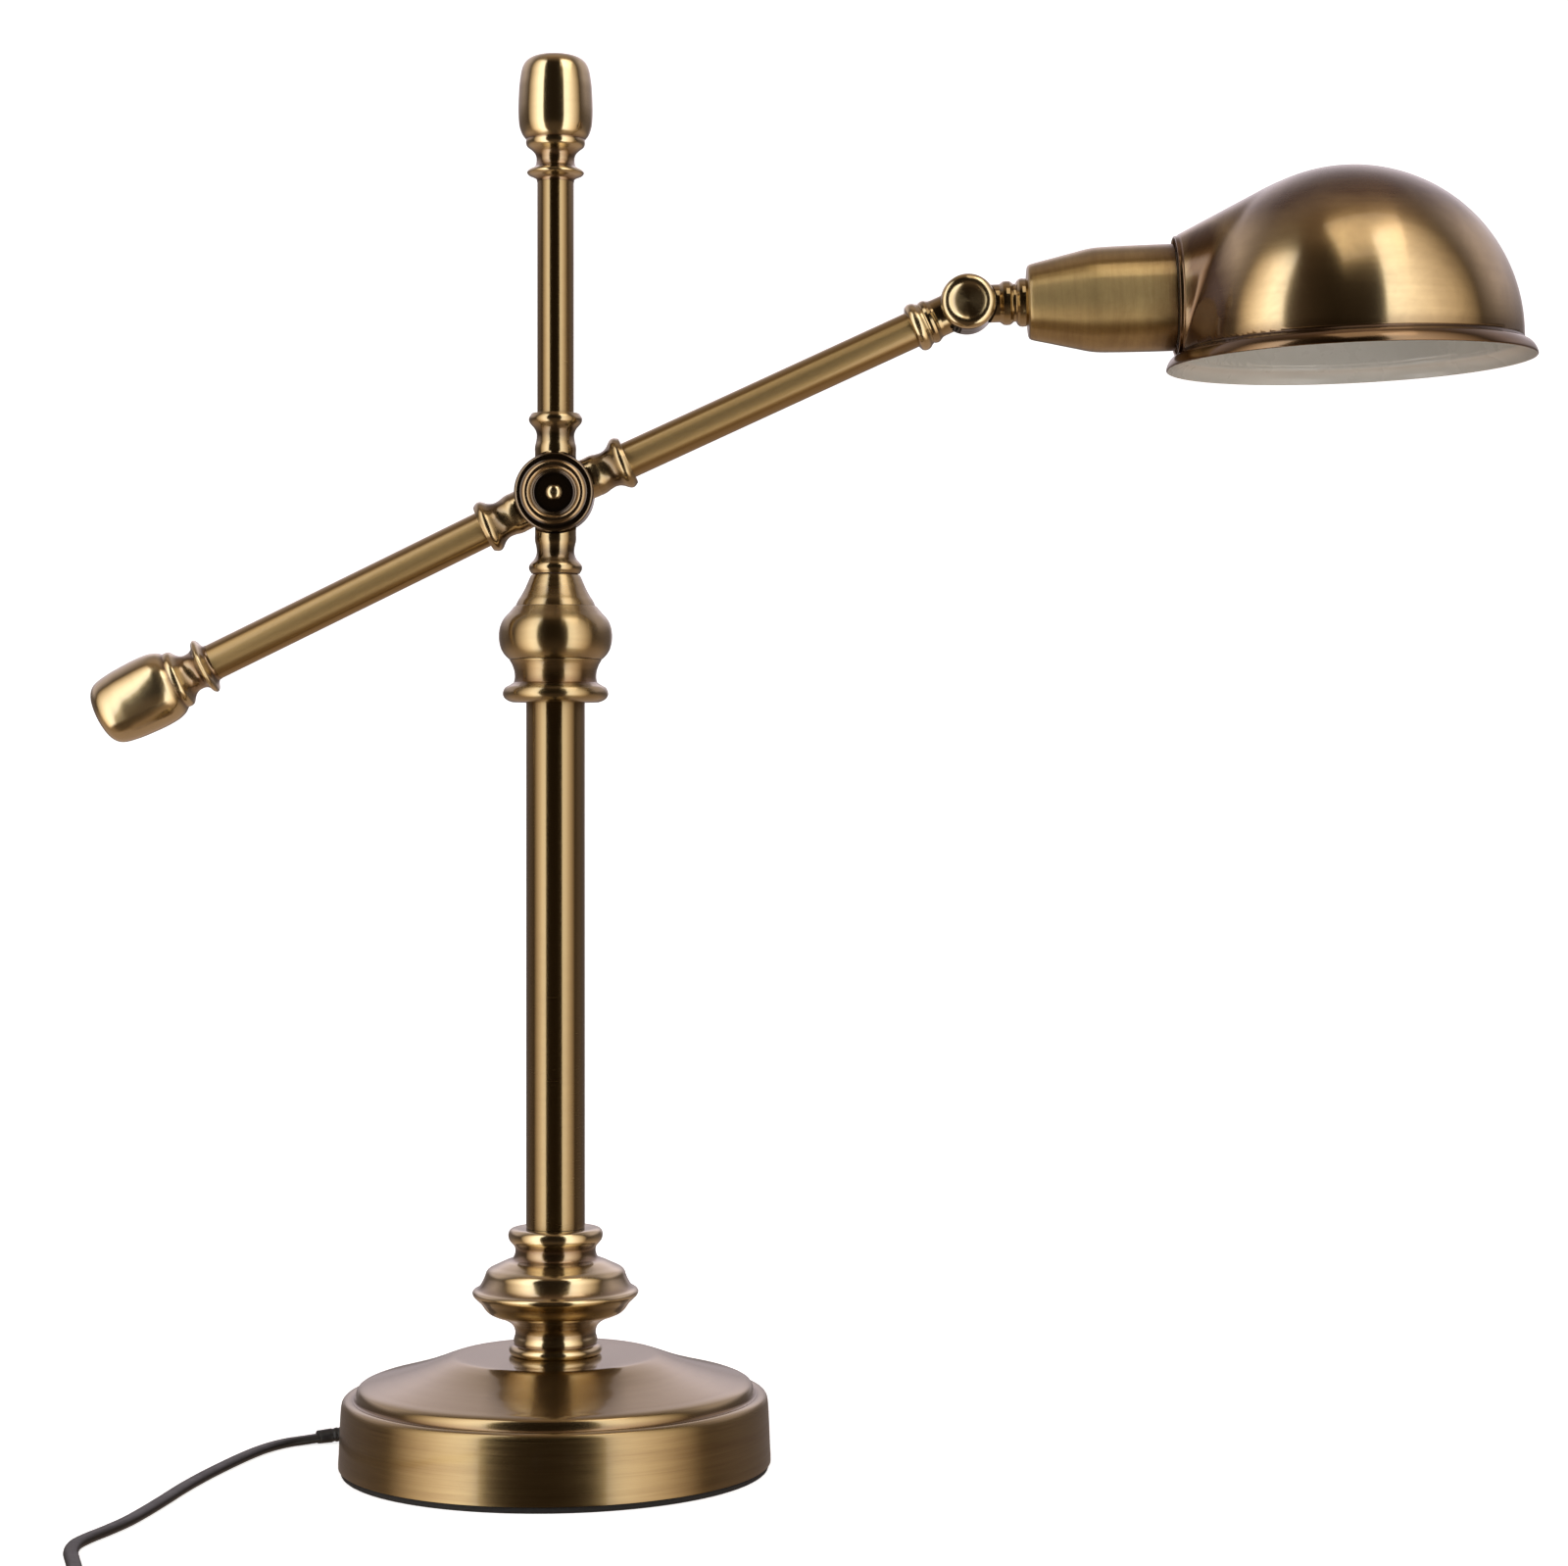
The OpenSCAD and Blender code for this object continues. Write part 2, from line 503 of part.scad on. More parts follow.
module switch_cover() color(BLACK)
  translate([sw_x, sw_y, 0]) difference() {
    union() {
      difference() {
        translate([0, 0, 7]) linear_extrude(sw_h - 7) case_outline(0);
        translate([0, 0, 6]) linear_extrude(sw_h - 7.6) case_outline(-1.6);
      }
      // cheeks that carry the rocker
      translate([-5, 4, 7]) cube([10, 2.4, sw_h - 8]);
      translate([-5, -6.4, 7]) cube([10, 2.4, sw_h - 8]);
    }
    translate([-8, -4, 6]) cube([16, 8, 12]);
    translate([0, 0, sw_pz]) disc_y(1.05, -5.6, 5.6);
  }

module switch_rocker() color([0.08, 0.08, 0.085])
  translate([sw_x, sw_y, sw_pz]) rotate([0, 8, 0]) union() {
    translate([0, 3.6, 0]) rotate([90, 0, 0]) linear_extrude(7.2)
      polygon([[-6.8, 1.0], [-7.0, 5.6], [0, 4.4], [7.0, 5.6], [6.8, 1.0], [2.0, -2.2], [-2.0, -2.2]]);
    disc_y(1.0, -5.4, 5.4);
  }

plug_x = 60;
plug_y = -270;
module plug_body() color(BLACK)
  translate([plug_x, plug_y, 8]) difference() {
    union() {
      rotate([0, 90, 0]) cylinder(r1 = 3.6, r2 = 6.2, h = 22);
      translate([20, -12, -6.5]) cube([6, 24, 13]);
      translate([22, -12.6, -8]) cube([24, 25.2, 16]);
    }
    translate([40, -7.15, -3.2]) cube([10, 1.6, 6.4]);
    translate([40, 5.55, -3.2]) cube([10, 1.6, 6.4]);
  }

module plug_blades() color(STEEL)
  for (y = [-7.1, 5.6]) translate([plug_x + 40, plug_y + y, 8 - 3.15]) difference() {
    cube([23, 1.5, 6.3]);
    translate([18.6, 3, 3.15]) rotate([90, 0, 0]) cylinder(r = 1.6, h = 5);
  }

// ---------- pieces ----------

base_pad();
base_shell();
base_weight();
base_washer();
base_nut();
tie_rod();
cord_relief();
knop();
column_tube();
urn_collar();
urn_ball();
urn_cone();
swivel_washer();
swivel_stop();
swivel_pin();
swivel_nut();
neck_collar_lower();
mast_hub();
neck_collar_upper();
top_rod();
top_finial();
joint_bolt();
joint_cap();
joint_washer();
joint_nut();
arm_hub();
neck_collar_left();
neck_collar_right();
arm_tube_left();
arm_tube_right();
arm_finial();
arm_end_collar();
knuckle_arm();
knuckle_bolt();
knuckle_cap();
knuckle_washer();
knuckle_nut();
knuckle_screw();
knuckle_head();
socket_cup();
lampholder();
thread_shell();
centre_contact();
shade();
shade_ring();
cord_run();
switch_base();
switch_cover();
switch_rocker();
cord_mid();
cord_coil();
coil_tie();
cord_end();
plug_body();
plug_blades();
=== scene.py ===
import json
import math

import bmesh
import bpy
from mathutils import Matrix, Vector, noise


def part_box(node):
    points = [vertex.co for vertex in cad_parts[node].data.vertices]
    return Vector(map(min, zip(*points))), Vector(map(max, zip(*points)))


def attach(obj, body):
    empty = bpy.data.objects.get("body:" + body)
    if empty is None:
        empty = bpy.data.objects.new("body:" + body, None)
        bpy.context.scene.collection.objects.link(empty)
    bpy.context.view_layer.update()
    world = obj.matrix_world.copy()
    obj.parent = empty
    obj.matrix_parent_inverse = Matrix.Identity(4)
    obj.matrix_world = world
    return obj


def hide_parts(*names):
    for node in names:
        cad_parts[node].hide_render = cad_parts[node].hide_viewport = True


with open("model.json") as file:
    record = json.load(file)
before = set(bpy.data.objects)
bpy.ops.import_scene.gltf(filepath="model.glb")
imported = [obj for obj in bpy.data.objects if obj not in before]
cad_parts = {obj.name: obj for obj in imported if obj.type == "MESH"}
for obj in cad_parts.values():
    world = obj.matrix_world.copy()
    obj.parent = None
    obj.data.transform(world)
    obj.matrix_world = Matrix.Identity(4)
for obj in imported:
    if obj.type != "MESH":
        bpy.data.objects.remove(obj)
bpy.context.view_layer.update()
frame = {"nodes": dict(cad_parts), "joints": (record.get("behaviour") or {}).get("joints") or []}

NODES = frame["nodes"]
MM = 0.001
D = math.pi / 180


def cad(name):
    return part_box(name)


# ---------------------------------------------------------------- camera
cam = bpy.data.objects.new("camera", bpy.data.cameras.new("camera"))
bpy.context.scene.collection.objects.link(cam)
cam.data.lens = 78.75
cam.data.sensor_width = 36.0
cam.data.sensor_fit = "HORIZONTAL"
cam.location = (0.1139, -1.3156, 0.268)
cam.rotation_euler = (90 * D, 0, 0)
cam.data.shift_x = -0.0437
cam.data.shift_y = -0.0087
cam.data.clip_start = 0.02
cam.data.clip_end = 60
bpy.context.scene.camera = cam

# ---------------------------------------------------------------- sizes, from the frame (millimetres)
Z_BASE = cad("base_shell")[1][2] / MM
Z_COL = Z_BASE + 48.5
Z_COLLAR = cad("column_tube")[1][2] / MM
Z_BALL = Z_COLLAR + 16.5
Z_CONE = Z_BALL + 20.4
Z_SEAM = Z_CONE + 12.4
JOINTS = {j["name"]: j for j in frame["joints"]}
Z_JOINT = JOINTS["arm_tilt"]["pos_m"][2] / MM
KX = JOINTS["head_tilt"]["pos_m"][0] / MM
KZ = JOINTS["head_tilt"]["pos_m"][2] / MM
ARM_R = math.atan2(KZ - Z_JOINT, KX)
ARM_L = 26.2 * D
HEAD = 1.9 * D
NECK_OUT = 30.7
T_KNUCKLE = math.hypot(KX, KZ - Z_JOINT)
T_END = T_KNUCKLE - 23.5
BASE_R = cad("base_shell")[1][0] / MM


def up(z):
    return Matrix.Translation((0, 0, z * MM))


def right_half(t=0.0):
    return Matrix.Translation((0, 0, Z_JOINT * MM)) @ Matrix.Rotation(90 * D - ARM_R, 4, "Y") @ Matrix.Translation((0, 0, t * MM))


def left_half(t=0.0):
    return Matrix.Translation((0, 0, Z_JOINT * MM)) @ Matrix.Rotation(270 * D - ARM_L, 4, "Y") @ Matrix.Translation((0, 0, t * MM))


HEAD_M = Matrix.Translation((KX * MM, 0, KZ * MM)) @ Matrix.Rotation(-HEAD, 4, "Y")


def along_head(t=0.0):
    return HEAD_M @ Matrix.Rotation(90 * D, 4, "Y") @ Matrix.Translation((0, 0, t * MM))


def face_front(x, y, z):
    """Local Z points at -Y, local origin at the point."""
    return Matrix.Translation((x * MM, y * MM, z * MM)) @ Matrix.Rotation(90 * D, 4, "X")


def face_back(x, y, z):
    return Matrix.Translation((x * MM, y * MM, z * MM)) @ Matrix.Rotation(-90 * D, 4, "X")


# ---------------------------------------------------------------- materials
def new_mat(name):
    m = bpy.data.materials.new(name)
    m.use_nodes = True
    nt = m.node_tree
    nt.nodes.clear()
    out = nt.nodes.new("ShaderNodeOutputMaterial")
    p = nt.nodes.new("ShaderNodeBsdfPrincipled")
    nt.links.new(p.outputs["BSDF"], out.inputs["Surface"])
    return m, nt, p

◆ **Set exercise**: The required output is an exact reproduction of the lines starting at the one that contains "module plug_blades() color(STEEL)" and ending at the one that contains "record = json.load(file)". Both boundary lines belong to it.

◆ **Result of this exercise**:
module plug_blades() color(STEEL)
  for (y = [-7.1, 5.6]) translate([plug_x + 40, plug_y + y, 8 - 3.15]) difference() {
    cube([23, 1.5, 6.3]);
    translate([18.6, 3, 3.15]) rotate([90, 0, 0]) cylinder(r = 1.6, h = 5);
  }

// ---------- pieces ----------

base_pad();
base_shell();
base_weight();
base_washer();
base_nut();
tie_rod();
cord_relief();
knop();
column_tube();
urn_collar();
urn_ball();
urn_cone();
swivel_washer();
swivel_stop();
swivel_pin();
swivel_nut();
neck_collar_lower();
mast_hub();
neck_collar_upper();
top_rod();
top_finial();
joint_bolt();
joint_cap();
joint_washer();
joint_nut();
arm_hub();
neck_collar_left();
neck_collar_right();
arm_tube_left();
arm_tube_right();
arm_finial();
arm_end_collar();
knuckle_arm();
knuckle_bolt();
knuckle_cap();
knuckle_washer();
knuckle_nut();
knuckle_screw();
knuckle_head();
socket_cup();
lampholder();
thread_shell();
centre_contact();
shade();
shade_ring();
cord_run();
switch_base();
switch_cover();
switch_rocker();
cord_mid();
cord_coil();
coil_tie();
cord_end();
plug_body();
plug_blades();
=== scene.py ===
import json
import math

import bmesh
import bpy
from mathutils import Matrix, Vector, noise


def part_box(node):
    points = [vertex.co for vertex in cad_parts[node].data.vertices]
    return Vector(map(min, zip(*points))), Vector(map(max, zip(*points)))


def attach(obj, body):
    empty = bpy.data.objects.get("body:" + body)
    if empty is None:
        empty = bpy.data.objects.new("body:" + body, None)
        bpy.context.scene.collection.objects.link(empty)
    bpy.context.view_layer.update()
    world = obj.matrix_world.copy()
    obj.parent = empty
    obj.matrix_parent_inverse = Matrix.Identity(4)
    obj.matrix_world = world
    return obj


def hide_parts(*names):
    for node in names:
        cad_parts[node].hide_render = cad_parts[node].hide_viewport = True


with open("model.json") as file:
    record = json.load(file)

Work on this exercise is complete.